# [RECORD EXTRACTS]
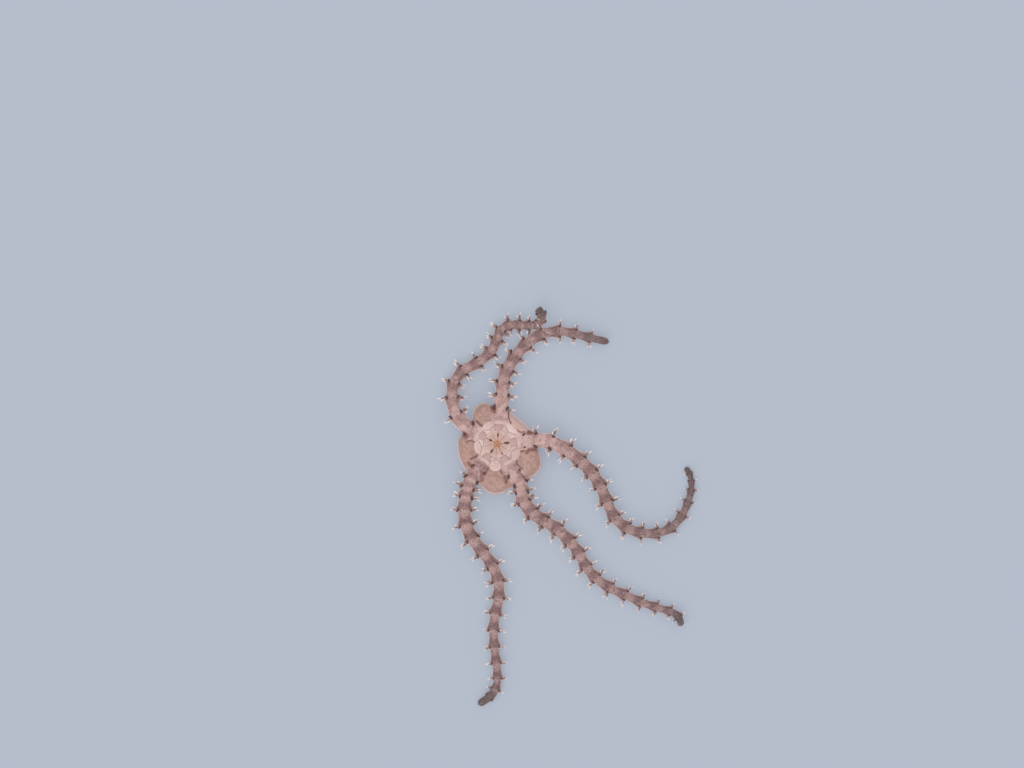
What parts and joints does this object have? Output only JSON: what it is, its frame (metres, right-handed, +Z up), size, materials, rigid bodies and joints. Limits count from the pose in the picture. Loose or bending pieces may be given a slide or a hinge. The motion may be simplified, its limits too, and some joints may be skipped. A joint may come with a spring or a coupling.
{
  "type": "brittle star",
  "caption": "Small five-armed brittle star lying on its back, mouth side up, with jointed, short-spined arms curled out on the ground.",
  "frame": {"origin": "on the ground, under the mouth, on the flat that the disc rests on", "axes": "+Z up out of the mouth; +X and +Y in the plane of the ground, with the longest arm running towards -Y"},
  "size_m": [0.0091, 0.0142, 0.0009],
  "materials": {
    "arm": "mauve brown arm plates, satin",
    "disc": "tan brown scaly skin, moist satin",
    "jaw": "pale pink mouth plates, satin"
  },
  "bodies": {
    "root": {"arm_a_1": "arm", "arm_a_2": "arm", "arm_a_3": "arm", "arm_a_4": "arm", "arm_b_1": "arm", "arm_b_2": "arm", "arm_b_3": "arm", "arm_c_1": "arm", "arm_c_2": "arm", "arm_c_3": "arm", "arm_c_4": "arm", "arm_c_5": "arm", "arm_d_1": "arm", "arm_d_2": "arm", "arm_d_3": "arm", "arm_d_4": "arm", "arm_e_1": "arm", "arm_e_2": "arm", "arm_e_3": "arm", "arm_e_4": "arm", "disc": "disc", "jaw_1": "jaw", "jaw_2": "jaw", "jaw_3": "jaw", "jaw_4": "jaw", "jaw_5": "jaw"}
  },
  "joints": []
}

* * *

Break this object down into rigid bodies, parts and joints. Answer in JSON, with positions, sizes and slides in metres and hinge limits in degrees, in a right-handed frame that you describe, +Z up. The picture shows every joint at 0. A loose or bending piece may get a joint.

# [PROBLEM DESCRIPTION]
Using the records above, select and copy every line that has the word "handed".

# [RESULT FOR THIS TASK]
What parts and joints does this object have? Output only JSON: what it is, its frame (metres, right-handed, +Z up), size, materials, rigid bodies and joints. Limits count from the pose in the picture. Loose or bending pieces may be given a slide or a hinge. The motion may be simplified, its limits too, and some joints may be skipped. A joint may come with a spring or a coupling.
Break this object down into rigid bodies, parts and joints. Answer in JSON, with positions, sizes and slides in metres and hinge limits in degrees, in a right-handed frame that you describe, +Z up. The picture shows every joint at 0. A loose or bending piece may get a joint.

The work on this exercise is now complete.